## Exercise aim
Count lines holding the string "replaced" in the data that follows. Reply with one number only.
/---
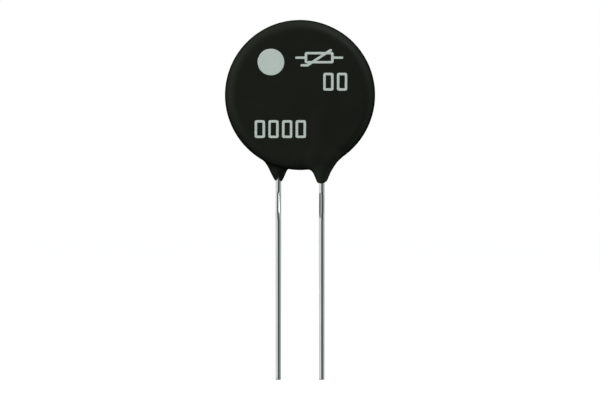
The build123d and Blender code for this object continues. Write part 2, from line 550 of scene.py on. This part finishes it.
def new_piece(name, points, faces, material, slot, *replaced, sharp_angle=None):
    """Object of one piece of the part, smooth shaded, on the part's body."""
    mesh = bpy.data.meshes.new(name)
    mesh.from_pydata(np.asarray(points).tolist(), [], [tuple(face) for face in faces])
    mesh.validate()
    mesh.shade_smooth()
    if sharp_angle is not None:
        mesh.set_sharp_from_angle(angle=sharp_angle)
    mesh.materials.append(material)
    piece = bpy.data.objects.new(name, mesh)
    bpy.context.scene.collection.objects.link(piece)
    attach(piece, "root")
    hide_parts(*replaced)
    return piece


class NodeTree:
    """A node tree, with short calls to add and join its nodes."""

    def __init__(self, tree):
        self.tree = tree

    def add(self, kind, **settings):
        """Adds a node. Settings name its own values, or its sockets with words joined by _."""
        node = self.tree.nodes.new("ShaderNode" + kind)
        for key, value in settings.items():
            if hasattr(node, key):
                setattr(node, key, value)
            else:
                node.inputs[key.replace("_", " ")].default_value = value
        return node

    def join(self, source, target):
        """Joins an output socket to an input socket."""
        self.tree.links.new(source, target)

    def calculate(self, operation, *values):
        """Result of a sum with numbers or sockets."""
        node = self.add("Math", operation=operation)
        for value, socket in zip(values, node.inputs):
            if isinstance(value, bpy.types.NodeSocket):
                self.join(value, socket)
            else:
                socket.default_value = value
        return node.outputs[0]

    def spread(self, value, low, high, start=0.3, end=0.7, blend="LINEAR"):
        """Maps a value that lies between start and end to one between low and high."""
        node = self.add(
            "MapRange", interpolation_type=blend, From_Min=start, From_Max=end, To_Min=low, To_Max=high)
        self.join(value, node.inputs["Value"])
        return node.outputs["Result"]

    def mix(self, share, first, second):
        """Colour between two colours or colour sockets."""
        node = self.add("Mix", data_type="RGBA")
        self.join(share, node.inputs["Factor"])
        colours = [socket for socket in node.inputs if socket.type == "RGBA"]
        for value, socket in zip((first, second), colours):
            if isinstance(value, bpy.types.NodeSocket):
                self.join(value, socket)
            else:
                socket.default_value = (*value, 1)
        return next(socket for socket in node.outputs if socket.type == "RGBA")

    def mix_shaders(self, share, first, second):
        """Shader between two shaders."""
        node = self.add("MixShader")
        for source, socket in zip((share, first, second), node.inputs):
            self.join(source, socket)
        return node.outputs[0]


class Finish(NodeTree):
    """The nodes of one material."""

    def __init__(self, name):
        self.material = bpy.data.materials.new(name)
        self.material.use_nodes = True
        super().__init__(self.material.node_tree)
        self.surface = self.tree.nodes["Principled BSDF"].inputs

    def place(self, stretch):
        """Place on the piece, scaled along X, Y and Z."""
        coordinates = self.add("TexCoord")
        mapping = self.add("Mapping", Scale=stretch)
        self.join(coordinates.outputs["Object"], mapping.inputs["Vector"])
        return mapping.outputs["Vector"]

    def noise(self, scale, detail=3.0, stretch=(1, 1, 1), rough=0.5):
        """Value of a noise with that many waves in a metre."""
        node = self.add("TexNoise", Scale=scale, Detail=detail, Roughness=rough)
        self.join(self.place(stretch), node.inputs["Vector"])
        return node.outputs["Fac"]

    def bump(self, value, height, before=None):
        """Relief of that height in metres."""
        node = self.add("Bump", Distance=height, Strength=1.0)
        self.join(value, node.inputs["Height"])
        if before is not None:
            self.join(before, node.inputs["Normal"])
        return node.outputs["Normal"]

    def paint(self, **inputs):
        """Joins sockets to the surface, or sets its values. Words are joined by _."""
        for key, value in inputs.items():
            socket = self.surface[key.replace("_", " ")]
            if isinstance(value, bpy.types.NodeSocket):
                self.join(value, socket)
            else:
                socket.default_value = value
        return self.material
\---
## Answer to this exercise
2